Es sumamente interesante la mirada de Violeta sobre Gualeguay y su
gente, puesta esta mirada en relación directa con la defensa del intento
artístico de Bichilani. Señala Violeta las bondades del artista, revela
detalles de su vida, de su sacrificio, y da una información, como testigo
directa, sobre el atelier de Bichilani. En esa descripción hay una referencia
que me hizo recordar el testimonio de Zélika sobre el lugar donde Asef pintaba
en su casa: “Y él no sé cómo hacía, pintaba en un lugar muy oscuro, en la
habitación de la esquina”, testimonio que data de muchos años después de lo
visto por Violeta: “con una altísima ventana, luz escasa y mala”. Es entonces
que pienso, imagino a Bichilani eligiendo, por acostumbramiento devenido en
receta para la creación, un lugar oscuro para trabajar, para encontrarse con
las nieblas y con el reinado de la luz en la tela, como si todos estos
elementos solo pudieran ser si recreaba con éxito el ambiente, el aroma, el
sabor de su lugar primero en la verdulería. Desde la cuna a la tumba, una misma
sintonía de oscuridad que lo llevaba a soñar con el triunfo de la luz.

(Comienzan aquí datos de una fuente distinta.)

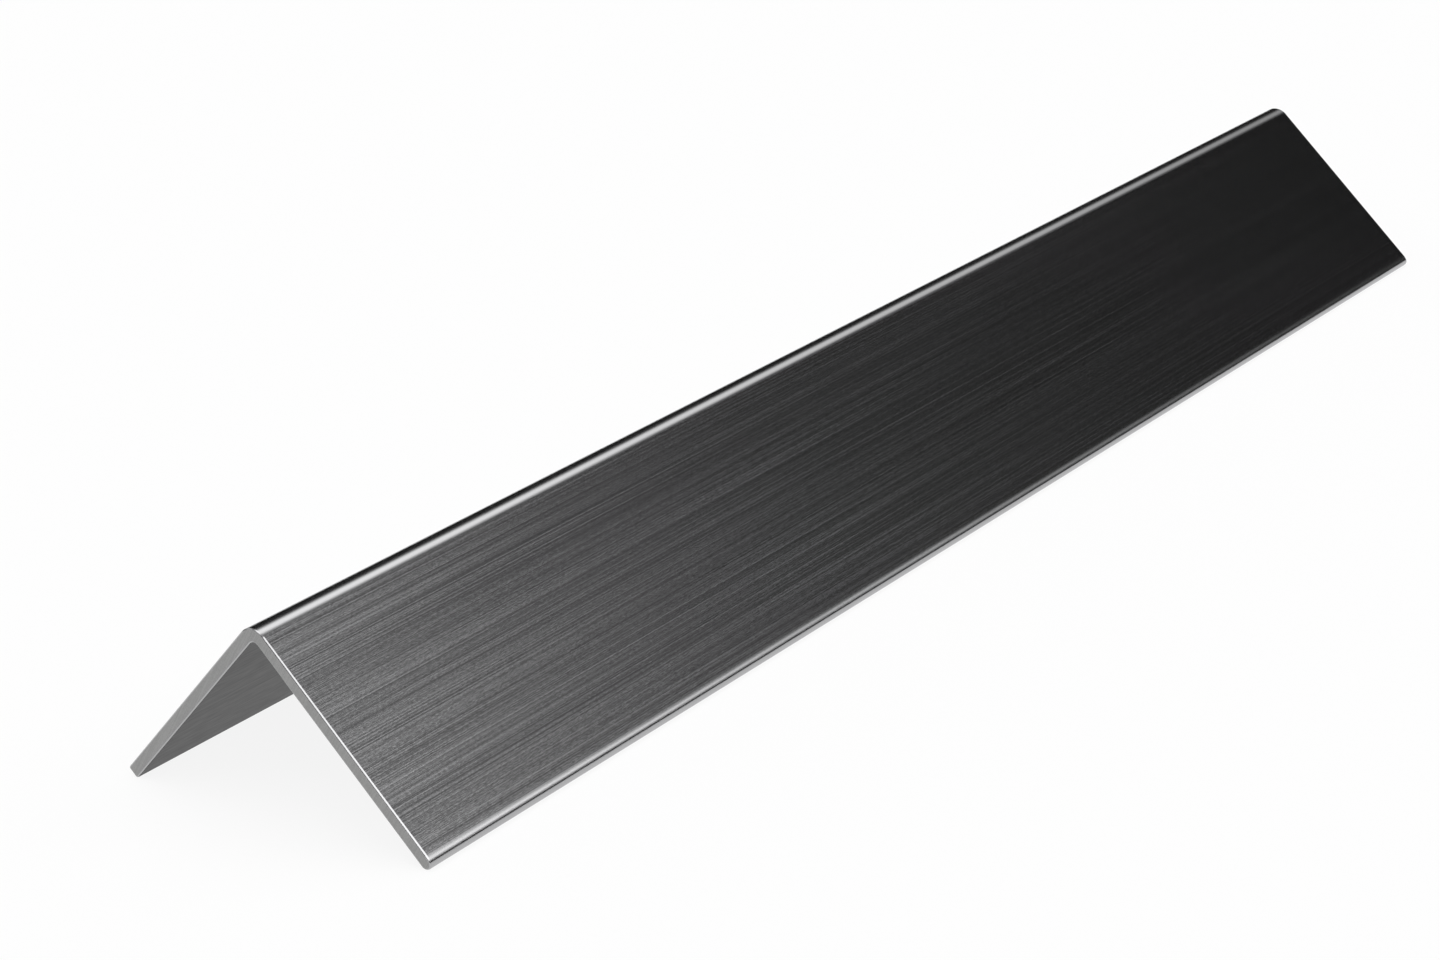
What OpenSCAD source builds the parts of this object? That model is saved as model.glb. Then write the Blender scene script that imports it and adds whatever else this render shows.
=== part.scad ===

La revista “Columna” fue fundada y dirigida por el escritor y poeta
César Tiempo entre 1937 y 1942. César Tiempo prologó el primer libro de Violeta
Arrighi: “Mediatarde” (1938). Violeta escribió una buena cantidad de cartas a
César entre enero de 1936 y noviembre de 1947. Todas escritas desde Gualeguay,
salvo una, en 1941, enviada desde Montevideo. La amistad con César Tiempo,
creo, se pudo dar a través de Francisca, su madre, o de la mano del librero
Ernesto Hartkopf.
La nota en la revista “Columna” se ilustra con una foto de Asef junto a
cuatro de sus cuadros. Zélika me dio una fotocopia de fotocopia, y entonces el
conjunto de hombre y obras apenas se adivina. Es como si el propio Bichilani
hubiera trocado a través del tiempo, la foto en uno de sus cuadros. Una neblina
grisácea entrecomilla los rasgos de su cara, la caída de la ropa, cada paisaje
pintado. Asef volviendo desde la neblina, de entre sus cuadros, detenido en el
tiempo y a la vez llegando hasta este presente. En este cuadro Bichilani
trabaja el tiempo y la neblina, pero no puede darle su caricia casi naif de luz
de otro mundo. Creo que Asef pide en esta obra que la luz que falta la aporte
el lector, aquel que todavía recuerda, aquel que lleva luz en la memoria.